Рыбу жарили и ели на дворе. Там у Рожковых стояла летняя печурка, а возле нее, сколоченный из тесин, столик. Вместо чая хозяин заварил листья смородины. Потягивали с блюдец зеленую, сильно пахучую воду, и Рожков, тыча толстым пальцем в гостя, говорил:
— Это, конешно, Тихон… Поохотись, могу я и зерна со склада домой принесть, и тот же мосол мясной… За небольшим дело встало: хотело не захотело! Мы с тобой лясы точим не впервой, так я уж признаюсь как на духу… Это до войны я ворюгой-то был. Считай, с тридцатого года то на ферме, то на складах заведовал — обнаглел! Жрал, пил, ну и все прочее вытворял… Айда в холодок, чай лицом выпирает!

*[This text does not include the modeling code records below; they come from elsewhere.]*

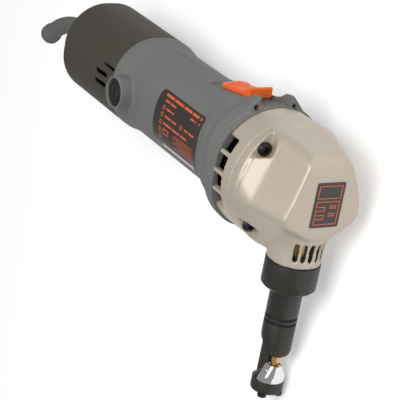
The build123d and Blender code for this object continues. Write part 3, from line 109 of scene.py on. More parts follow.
def activate(piece):
    """Make one piece the only selected and active object."""
    if bpy.context.object and bpy.context.object.mode != "OBJECT":
        bpy.ops.object.mode_set(mode="OBJECT")
    bpy.ops.object.select_all(action="DESELECT")
    piece.select_set(True)
    bpy.context.view_layer.objects.active = piece


def apply_modifier(piece, kind, **settings):
    """Add a modifier, set it and apply it to the mesh."""
    activate(piece)
    modifier = piece.modifiers.new(kind.title(), kind)
    for name, value in settings.items():
        setattr(modifier, name, value)
    bpy.ops.object.modifier_apply(modifier=modifier.name)


def band_edge(z):
    """Station of the collar band's tilted rear edge at a height."""
    return COLLAR_X - 10.5 - z * math.tan(math.radians(8.5))


def skin_of(node):
    """Copy of a node's surface with merged triangles, placed in the tool's own frame."""
    piece = bpy.data.objects.new(node + "_skin", frame["nodes"][node].data.copy())
    bpy.context.scene.collection.objects.link(piece)
    piece.data.materials.clear()
    piece.data.transform(TOOL.inverted())
    activate(piece)
    bpy.ops.object.mode_set(mode="EDIT")
    bpy.ops.mesh.select_all(action="SELECT")
    bpy.ops.mesh.remove_doubles(threshold=0.002 * MM)
    bpy.ops.mesh.dissolve_limited(angle_limit=math.radians(0.4))
    bpy.ops.object.mode_set(mode="OBJECT")
    return piece


def moulded(piece, grid, passes):
    """Remesh a piece on a fine grid and round all its edges a little, as moulding and casting do."""
    apply_modifier(piece, "TRIANGULATE")
    apply_modifier(piece, "REMESH", mode="VOXEL", voxel_size=grid * MM)
    apply_modifier(piece, "SMOOTH", factor=0.5, iterations=passes)


def places(piece):
    """All vertex positions as an array, in millimetres of the tool's own frame."""
    flat = np.empty(len(piece.data.vertices) * 3)
    piece.data.vertices.foreach_get("co", flat)
    return flat.reshape(-1, 3) / MM


def soften(piece, weights, passes):
    """Smooth part of a piece; weights holds one number from 0 to 1 for each vertex."""
    group = piece.vertex_groups.new(name="soft")
    levels = np.round(np.clip(weights, 0, 1) * 20).astype(int)
    for level in range(1, 21):
        group.add(np.nonzero(levels == level)[0].tolist(), level / 20, "REPLACE")
    apply_modifier(piece, "SMOOTH", factor=0.5, iterations=passes, vertex_group="soft")
    piece.vertex_groups.clear()


def edged(piece, width, segments=2, angle=32):
    """Break the sharp edges of a machined piece."""
    apply_modifier(piece, "BEVEL", limit_method="ANGLE", angle_limit=math.radians(angle), width=width * MM,
                   segments=segments, use_clamp_overlap=True, miter_outer="MITER_ARC")


def smooth_shading(piece, angle=None):
    """Smooth shading over the whole piece, or only across edges flatter than the angle."""
    activate(piece)
    if angle is None:
        bpy.ops.object.shade_smooth()
    else:
        bpy.ops.object.shade_smooth_by_angle(angle=math.radians(angle))


def cut_with(piece, cutter):
    """Take a cutter's volume out of a piece and delete the cutter."""
    apply_modifier(piece, "BOOLEAN", operation="DIFFERENCE", solver="EXACT", object=cutter)
    bpy.data.objects.remove(cutter)


def prism(sides, radius, depth, centre, axis):
    """Prism with its middle at a point, along an axis, in millimetres of the tool's own frame."""
    turn = Vector((0, 0, 1)).rotation_difference(Vector(axis)).to_euler()
    bpy.ops.mesh.primitive_cylinder_add(vertices=sides, radius=radius * MM, depth=depth * MM,
                                        location=Vector(centre) * MM, rotation=turn)
    made = bpy.context.object
    bake_place(made)
    return made


def block(middle, sides, turn=0.0):
    """Block with its middle at a point, turned about Y, in millimetres of the tool's own frame."""
    bpy.ops.mesh.primitive_cube_add(size=1, location=tuple(c * MM for c in middle), rotation=(0, turn, 0))
    made = bpy.context.object
    made.scale = tuple(c * MM for c in sides)
    bake_place(made)
    return made


def bake_place(piece):
    """Put a new piece's place into its mesh."""
    activate(piece)
    bpy.ops.object.transform_apply(location=True, rotation=True, scale=True)


def join_all(pieces):
    """Join pieces into the first one."""
    activate(pieces[0])
    for piece in pieces[1:]:
        piece.select_set(True)
    if len(pieces) > 1:
        bpy.ops.object.join()
    return pieces[0]


def settle(piece, name, body, slot, *nodes):
    """Lay a finished piece down with the tool, name it, give it its slot's finish, tie it to its body and hide
    the nodes it stands for.
    """
    piece.data.transform(TOOL)
    piece.name = name
    piece.data.name = name
    piece.data.materials.clear()
    piece.data.materials.append(finish(slot))
    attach(piece, body)
    if nodes:
        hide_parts(*nodes)


def unpainted(piece, in_shade, colour):
    """Give the faces whose middle lies in the region the near-black inner colour: the inner side is bare of
    lacquer, and its colour is darkened far below bare metal as painted shade.
    """
    piece.data.materials.append(finish("casting_paint", colour))
    to_tool = TOOL.inverted()
    for face in piece.data.polygons:
        x, y, z = to_tool @ face.center / MM
        face.material_index = int(in_shade(x, y, z))


def sink_seam(piece):
    """Sink the edge at the seam between ring and case, so that a fine dark line is left."""
    for vertex in piece.data.vertices:
        x, y, z = vertex.co / MM
        around = math.hypot(y, z)
        if abs(x - SEAM_X) < 0.5 and around > RING_RADIUS - 1.5:
            vertex.co.y -= 0.45 * y / around * MM
            vertex.co.z -= 0.45 * z / around * MM


# ---------------------------------------------------------------- shader groups

def add_node(tree, kind, inputs=None, **settings):
    """Add a shader node, set its properties and its input values or links."""
    node = tree.nodes.new(kind)
    for name, value in settings.items():
        setattr(node, name, value)
    for name, value in (inputs or {}).items():
        if isinstance(value, bpy.types.NodeSocket):
            tree.links.new(value, node.inputs[name])
        else:
            node.inputs[name].default_value = value
    return node


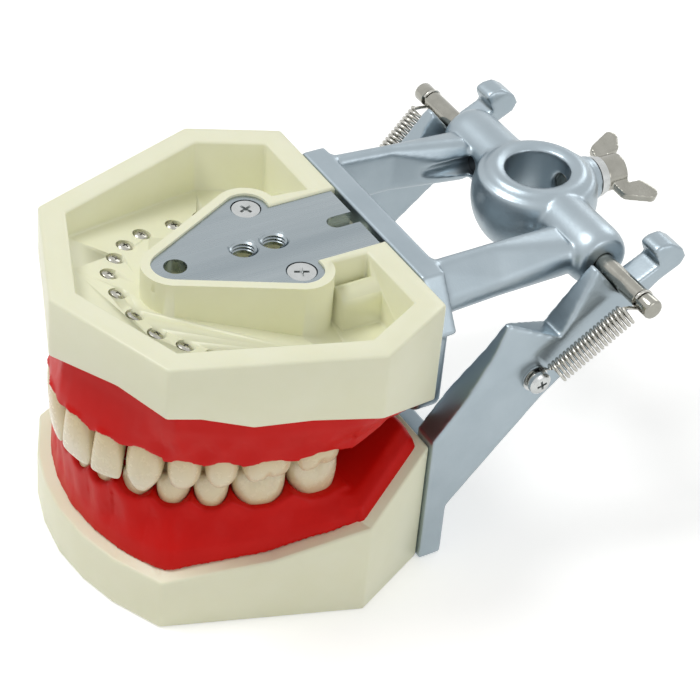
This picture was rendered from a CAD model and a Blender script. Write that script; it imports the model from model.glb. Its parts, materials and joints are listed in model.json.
import bmesh
import bpy
import json
import math
import numpy as np
from mathutils import Matrix, Vector


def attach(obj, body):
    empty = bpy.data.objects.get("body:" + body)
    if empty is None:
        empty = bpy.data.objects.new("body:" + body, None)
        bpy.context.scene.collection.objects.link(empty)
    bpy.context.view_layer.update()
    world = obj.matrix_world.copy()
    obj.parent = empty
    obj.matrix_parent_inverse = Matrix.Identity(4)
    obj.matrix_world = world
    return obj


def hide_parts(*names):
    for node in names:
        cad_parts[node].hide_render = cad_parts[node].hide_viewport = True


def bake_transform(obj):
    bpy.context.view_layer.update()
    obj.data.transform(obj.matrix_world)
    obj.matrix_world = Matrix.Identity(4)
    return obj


# Dental articulator: two typodonts on cast frames, with sprung condyle pins and a ball clamp.
# Lengths in this file are in millimetres up to mm(), which gives the CAD frame's metres.

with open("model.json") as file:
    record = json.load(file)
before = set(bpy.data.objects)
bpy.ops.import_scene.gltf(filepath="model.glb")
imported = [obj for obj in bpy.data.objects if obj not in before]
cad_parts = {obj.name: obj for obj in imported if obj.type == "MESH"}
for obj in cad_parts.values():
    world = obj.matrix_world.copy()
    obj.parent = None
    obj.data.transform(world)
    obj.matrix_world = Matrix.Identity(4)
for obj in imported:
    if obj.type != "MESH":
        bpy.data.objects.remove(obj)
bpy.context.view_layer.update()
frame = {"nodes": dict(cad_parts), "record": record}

SHIFT_Y = -0.675  # the CAD model is moved this far, so that its middle stands over the origin


def mm(x, y, z):
    """A point measured from the bases' rear edge, in the CAD frame's metres."""
    return Vector((x, y + SHIFT_Y, z)) * 0.001


# ---------------------------------------------------------------- camera, light and floor

camera_data = bpy.data.cameras.new("camera")
camera_data.sensor_width = 36
camera_data.sensor_fit = "HORIZONTAL"
camera_data.lens = 121.93
camera_data.clip_start = 0.01
camera_data.clip_end = 20
camera = bpy.data.objects.new("camera", camera_data)
bpy.context.scene.collection.objects.link(camera)
bpy.context.scene.camera = camera
azimuth, elevation, roll = math.radians(56.39), math.radians(38.39), math.radians(5.45)
right = Vector((math.cos(azimuth), math.sin(azimuth), 0))
forward = Vector((-math.sin(azimuth) * math.cos(elevation), math.cos(azimuth) * math.cos(elevation),
                  -math.sin(elevation)))
down = forward.cross(right)
across_view = right * math.cos(roll) - down * math.sin(roll)
up_view = -(right * math.sin(roll) + down * math.cos(roll))
turned = Matrix((across_view, up_view, -forward)).transposed()
camera.matrix_world = Matrix.Translation((0.30494, -0.202675, 0.31888)) @ turned.to_4x4()

scene = bpy.context.scene
scene.view_settings.view_transform = "Standard"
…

Рожков накрыл полотенцем сковородку, стаканы от мух и, сильно прихрамывая, заковылял к скамейке, что стояла в тени задней стены дома. Был председатель задумчив и даже строг худым жестким лицом. Он закурил цигарку, сыпал под ноги горящую крупку плохо рубленного самосада.
— Вот, таким-то фертом, Тиша, и жировал я до войны. И что ты думаешь? А радовался, что сыто живу, что катаюсь как сыр в масле. Фронт меня перебуторил! Сказать ли… Замечаю, многим война перевертыш, вроде как экзамен устроила. И многих, знаю, очистила, как зерно от половы…
Романов помнил о заботе, с которой приехал, однако не заикался о ней. Такой уж старый домовый порядок: молчи гость, пока не выговорился хозяин.
— В таких я, Тихон, бывал пеклах, что не приведи бог. Да, нагляделся на смерть, на муки других… А какие люди, бывало, падали! Я им и в подметки не гожусь… Ну, по-первости-то, я на фронте так себе. Постреливал — это само собой. А вот для себя, сказать, жил без главного соображенья. Кончается месяц, второй, пора бы мне уж и попривыкнуть, закаменеть, что ли, ан нет! К фашистам зло накипает, а к своим жалости все больше. Через это, видно, и задумываться обо всем стал, в мыслях-то и до себя дошел. Все прошлое перетрясал да наизнанку выворачивал… И вот таким подлым я себе за бывшие беспутные года мои показался, что взял меня самый последний стыд.
— Только возьмись копаться, только начни… — охотно согласился Романов.
Рожков потеребил волосы, кивнул:
— Вот к этому, братец, и сказываю… Такое у меня мучительство открылось, погибели искал, веришь? Ага, отчаялся и на рожон лез, под пули! Да что! Она, пуля, шельма, доброго человека метит… Валятся мужики, ребяты, а Рожкову хоть бы хны, будто и вправду заговоренный от смерти. Наконец садануло в ногу. Зараженье было пошло. Врач решает резать, а я артачусь! Мать-перемать… Ну, был и не был, и Митькой звали! Туды мне и дорога! Оклемался, однако, лежу в госпитале долго, делать нечего и рассуждаю как путевый: раз такие лады — это сама судьба пытает Рожкова. На выправку, значит, оставила… Вот теперь и выправляюсь… И перед мертвыми, и перед живыми. Приехал эт-то домой, поморщились бабенки — знали меня по-довоенному, какая я цаца, а руки подняли на собрании — некому воз-то артельный везти…
— Теперь-то не каются ваши… — готовно подхватил Романов.
— Навроде что так. Пить дуром — это завязал накрепко, воровать не ворую и другим не даю. Сам во все дыры лезу, чтоб другим заботно жилось…
— Твой колхоз, пожалуй, многих других справней, — опять с умыслом перебил председателя Тихон.
Рожков потянул в улыбке крепкие губы на темном от загара лице.